Based on the observation that childhood asthma usually occurs after a viral respiratory tract infection, the central hypothesis of the project is that repeated, acute infection-mediated events may reprogram the immune system to predispose towards a chronic inflammation pattern.
The PreDicta consortium integrated 14 partners from 9 European countries, under the coordination of Professor Nikos Papadopoulos from the National and Kapodistrian University of Athens. Leading core units of the consortium have substantially contributed to our current understanding of the role of respiratory infections in asthma, the immuno-inflammatory processes involved and the development of diagnostic and therapeutic approaches for this disease. This academic effort employing the latest technologies of molecular biology, virology and cytology is complemented by the participation of BIOMAY, an Austrian company fully dedicated to the development of novel diagnostic and immunotherapeutic approaches for allergic diseases and asthma.
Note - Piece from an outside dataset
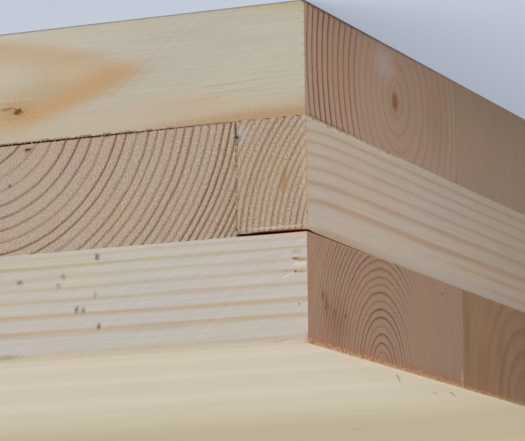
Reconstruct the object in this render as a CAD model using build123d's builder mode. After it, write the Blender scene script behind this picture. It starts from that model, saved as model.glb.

The final objective of PreDicta was to accurately predict the predisposing risk factors for the development of respiratory allergies and to interfere more effectively with the disease process by targeting causative agents rather than symptoms.
In December 2014, work from PreDicta provided for the first time evidence that increases of antibodies against a portion of the rhinovirus coat protein VP1 might be strain-specific surrogate markers for the severity of rhinovirus-induced respiratory symptoms.